Działacze Unibaxu postanowili, że Karol Ząbik zaprezentuje się w kilku przedsezonowych sparingach ich drużyny. Jeśli spełni pokładane w nim nadzieje, ma szanse na miejsce w składzie "Aniołów'. - Nie chciałbym mówić o ambicjach czy planach. W ostatnim czasie zmieniłem swoje podejście do sportu i w ogóle życia. Zbyt duża motywacja i ambicja były moim błędem przez kilka ostatnich lat. Przed każdym sezonem wyznaczałem sobie konkretne cele, to chcę osiągnąć, tyle planuję zdobyć itd. To był zły sposób na karierę. Teraz myślę o kolejnym sezonie zupełnie inaczej. Nie zamierzam nawet mówić o walce o skład toruńskiej drużyny. Chciałbym po prostu wyjechać na motocyklu wiosną na tor i pokazać, co jeszcze potrafię, bez żadnego spinania się na konkretny wynik. Prezes Stępniewski postawił w klubie na jasne zasady: w lidze będą startowali najlepsi zawodnicy i mi to bardzo odpowiada.
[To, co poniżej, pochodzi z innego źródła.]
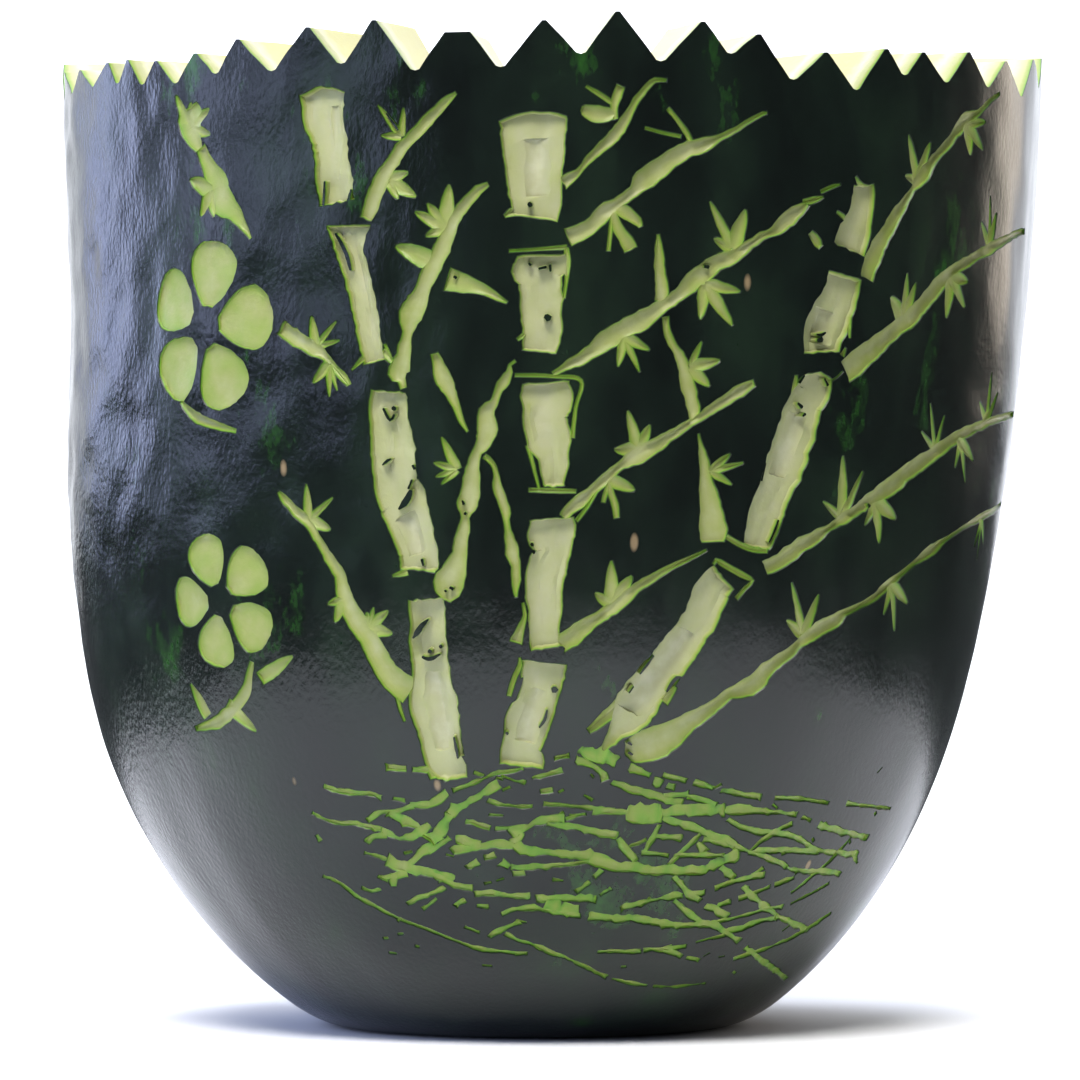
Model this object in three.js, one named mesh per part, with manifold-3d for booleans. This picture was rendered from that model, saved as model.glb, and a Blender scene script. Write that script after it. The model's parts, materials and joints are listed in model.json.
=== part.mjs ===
// Carved winter melon: the lower part of a winter melon with its top cut off in teeth, scooped out
// to leave a thick wall of flesh, and carved on its front with bamboo and blossom.
//
// Millimetres, +Z up. The origin is on the surface the melon stands on, in the middle of the rim.
// The carved front faces -Y, with +X to its right.
//
// The melon is one solid: a turned body, less its hollow, its notches and every gouged stroke.

import * as THREE from 'three';
import { mergeVertices } from 'three/addons/utils/BufferGeometryUtils.js';
import Module from 'manifold-3d';

const wasm = await Module();
wasm.setup();

// ---------------------------------------------------------------- driving dimensions

const rimHeight = 236;      // the usual height of the tooth tips
const rimRadius = 120;      // outside of the wall at the rim
const taper = 0.0337;       // loss of radius for each mm down from the rim
const roundDepth = 252;     // depth at which the rounded bottom would close on the axis
const roundPower = 4.3;     // how late the side turns in: higher is later
const roundRoot = 1.8;      // how full the turn is
const leanReach = 3;        // half of the greatest lean to the left
const leanDepth = 176;      // depth at which the lean is greatest

const ribCount = 10;        // faint lengthwise ribs
const ribHeight = 0.6;
const sideHollow = 1.6;     // a shallow hollow high on the left side
const hollowAt = [-88, 172];
const hollowSpread = [24, 26];

const wall = 26;            // flesh left at the rim
const floorDepth = 31;      // flesh left under the hollow
const scoopPower = 4.0;
const scoopRoot = 2.0;

const culmDepth = 2.3;      // the bamboo stems are pared deepest
const branchDepth = 1.5;
const leafDepth = 1.1;
const clearance = 1.5;      // how far a cutter stands out of the skin
const sideSlope = 0.4;      // gouge walls lean out by this much for each mm of depth
const tipWidth = 0.5;
const stride = 15;          // the longest straight stretch of a branch's cutter

const bodyColumns = 60;
const bodyRows = 14;
const scoopColumns = 36;
const scoopRows = 7;

const degree = Math.PI / 180;

// ---------------------------------------------------------------- the skin

// Distance from the melon's own centre line to its skin, at a height.
function turnedRadius(height) {
  const depth = Math.max(0, rimHeight - height);
  const round = Math.pow(depth / roundDepth, roundPower);
  return (rimRadius - taper * depth) * Math.pow(1 - round, 1 / roundRoot);
}

// The centre line leans a little to the left below the rim.
function lean(height) {
  return leanReach * (Math.cos((Math.PI * (rimHeight - height)) / leanDepth) - 1);
}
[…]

Gdy Karol Ząbik oraz Adrian Miedzinski byli młodzieżowcami, to właśnie synowi obecnego szkoleniowca z Torunia wróżono większą karierę. Tymczasem z różnych powodów życie potoczyło się inaczej. - To wina złego podejścia, stawiania sobie zbyt wysokich celów. To działo się zawsze bardzo podobnie, coś sobie zakładałem, nie udawało się z różnych przyczyn i zaczynały się wielki nerwy, rozpacza, czasami załamanie. Efektem były upadki i kolejne kontuzje. To było jak zamknięte koło, z którego nie było wyjścia. Teraz jest inaczej, nie zamierzam niczego planować, żużel znowu ma stać się dla mnie przede wszystkim przyjemnością i dobrą zabawą. Myślę, że wtedy wyniku także nadejdą.
W walce o powrót do żużla Ząbikowi towarzyszyła biografia kolarza, Lance'a Armstronga... - To prawda, towarzyszy mi od kilku lat. Armstrong to dla mnie wyjątkowa postać. Nie wierzę, że się kiedyś używał środków dopingujących, zresztą nie ma to dla mnie większego znaczenia. Podziwiam go przede wszystkim za walkę z rakiem, zwycięstwo nad chorobą i powrót do wielkiego sportu. Armstrong pokazał, że wszystko jest możliwe, jeśli człowiek ma dość silnej woli, ochoty do pracy i trochę szczęścia.